At the other end of the spectrum of creators, Denver-based comedy troupe The Grawlix, comprising stand-up comedians Adam Cayton-Holland, Andrew Orvedahl and Benjamin Roy, were pitching their first pilot when they met with Amazon. The trio wrote and starred in the low-budget buddy-comedy pilot Those Who Can't, about three misfit high school teachers who are as immature as their students.
John Goodman in Gary Trudeau's Amazon pilot Alpha House
Cayton-Holland, Orvedahl and Roy weren't given the immediate go-ahead that Trudeau was. After an initial meeting with Babineau and Lewis, they were asked to submit their pilot through Amazon's online call to creators for scripts. As they were new to the pilot-pitching rat race, they were happy to oblige. Despite this extra step, however, all the other networks they met with, including Comedy Central, FX and Adult Swim, were still dragging their old-guard heels when Amazon offered to buy the show.
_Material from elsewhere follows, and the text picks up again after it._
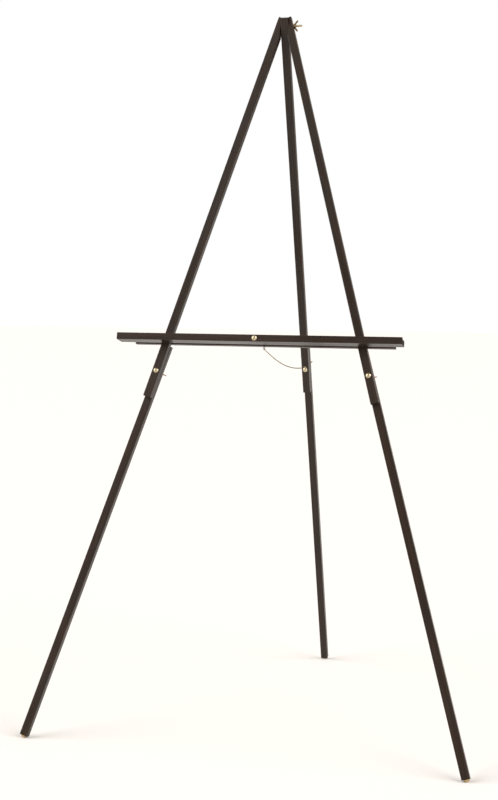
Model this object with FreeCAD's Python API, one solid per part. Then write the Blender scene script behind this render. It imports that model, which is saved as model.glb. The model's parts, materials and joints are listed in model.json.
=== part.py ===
import FreeCAD, Part
import math
import os

from FreeCAD import Placement, Rotation, Vector

# A folding wooden display easel, in millimetres.
# Three legs hang on one cross bolt at the top. Each leg is two square sticks lapped on a bolt.
# A ledge for the picture is clamped on the two front legs, and a chain limits the rear leg.
# It is modelled with the top bolt at the origin, +Z up and the front towards -Y, and is then
# lowered so that its feet stand on Z = 0 with the middle of its footprint at the origin.

# Sticks
stick_width = 17.5  # across, as seen from the front
stick_depth = 14.2  # front to back
stick_length = 889.5
stick_round = 1.2  # eased long edges
top_overhang = 18.5  # stick above the top bolt
lap_length = 120.0  # upper and lower stick side by side
lap_gap = 0.3  # between the lapped faces

# Stance
splay = 15.9  # each front leg sideways, degrees, within the front plane
front_lean = 12.27  # front plane from upright, degrees
lower_swing = 0.65  # each lower front stick is clamped this much further out, degrees
top_spread = 10.5  # centre line of a front leg from the middle, at the top bolt
side_gap = 0.4  # between the rear leg and the bevelled tops of the front legs

# Bolts, washers and wing nuts
bolt_radius = 2.5
bolt_fit = 0.08  # radial, where a piece turns on a bolt
head_radius = 5.5
head_height = 3.0
slot_width = 1.3
slot_depth = 1.5
top_bolt_end = 13.5  # a bolt stands out of its wing nut by this much
lap_bolt_end = 3.0
crossbar_bolt_end = 3.0
washer_radius = 5.5
washer_thickness = 1.0
washer_fit = 0.3
seat_radius = 6.5  # flat seats cut in the sloping sides at the top
nut_gap = 0.1  # between a nut and its washer
hub_radius = 4.2
hub_top_radius = 3.7
hub_height = 6.5
wing_reach = 12.5  # from the axis to the tip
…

Not only was Amazon speedy, it also offered The Grawlix team their dream deal: to shoot their entire pilot in their hometown. This benefited Amazon as well, since it meant making the show for the smallest budget of all the pilots. Babineau and Lewis also allowed the three to put together their own production team and cast. They had enjoyed the direction and cinematography of The Grawlix's web series, which was produced and directed by Denver-based filmmaker brothers Evan and Adam Nix, and hoped they would work with them again. "They said, 'Keep working with your people, just on a larger scale,'" Cayton-Holland recalls.
Endicott marvels at how different the Those Who Can't creators' deal was from their own, and from Amazon's more marquee pilots like Zombieland and Alpha House. "I think Amazon is trying to approach development in a bunch of different ways," Endicott observes. "They want to compete with the high-end cable stuff, so they want to create with people who are really experienced, and then they also want to see what can happen if they crowdsource and make shows that are cheap and get a following that way."
Those Who Can't
Endicott and co-creator Josh Stoddard's show, Betas, a single-camera comedy following a group of young computer-geek entrepreneurs in Silicon Valley, probably had the most traditional network development process of the bunch. They arranged a meeting with Amazon through their agents, sold their pitch alone and were paid to develop and write the pilot with many rounds of studio notes.
Though the two were first-time creators, they were not strangers to the industry. They had developed the Betas pitch with Sideways producer Michael London while they were working in development at Alexander Payne's production company, Ad Hominem Enterprises. Since Endicott and Stoddard, who are based in L.A., were paid to write the pilot, however, they also were subject to far more input by Amazon execs. They wrote four or five outlines and at least five versions of the script while other creators were shooting their scripts with only a call to push the envelope further.
Beta's subject matter, dot-coms in Silicon Valley, was what drew Amazon to the project and what also made it wary about getting the details right. "We'd been pitching to execs at HBO, Showtime and FX in their 40s and 50s, and they really didn't get it," Endicott explains. "They'd never Internet dated. None of them used Twitter. They were, like, 'It sounds really fascinating, but what does all this mean?'
"At Amazon, the executives are much younger and much more active in contemporary culture and they just got it." Amazon, itself a dot-com startup not so long ago, was especially concerned with accuracy. "They got precise where they felt they had expertise," Endicott says. "They were always talking to their coders or finance people about specifics, and while that sounds very micromanage-y, they were also very open to preserving what we wanted to do."
The 14 pilots range from political satire and snarky animation to movie-franchise remakes and musicals. If Amazon is planning on developing a specific voice as a channel, that voice is still up for grabs, as is the number of shows in its lineup and how they will be released. Creators are as in the dark as viewers when it comes to Amazon's plans but they're excited by the possibilities. "I hope that with Amazon's model, television will become more like music, where there's cool local scenes everywhere," Those Who Can't's Cayton-Holland enthuses. "The TV landscape could become just this dense tapestry of local creativity."
Betas, set in Silicon Valley
Trudeau is more intrigued with the distribution possibilities. "I am very attracted to this idea of episodic TV becoming the new novel," he says. "I think appointment TV will soon be over. If I have to choose between waiting in line for a new movie or staying at home and watching three episodes of a high-end show like Breaking Bad, it's not even close. I'm spending the evening with Mr. White."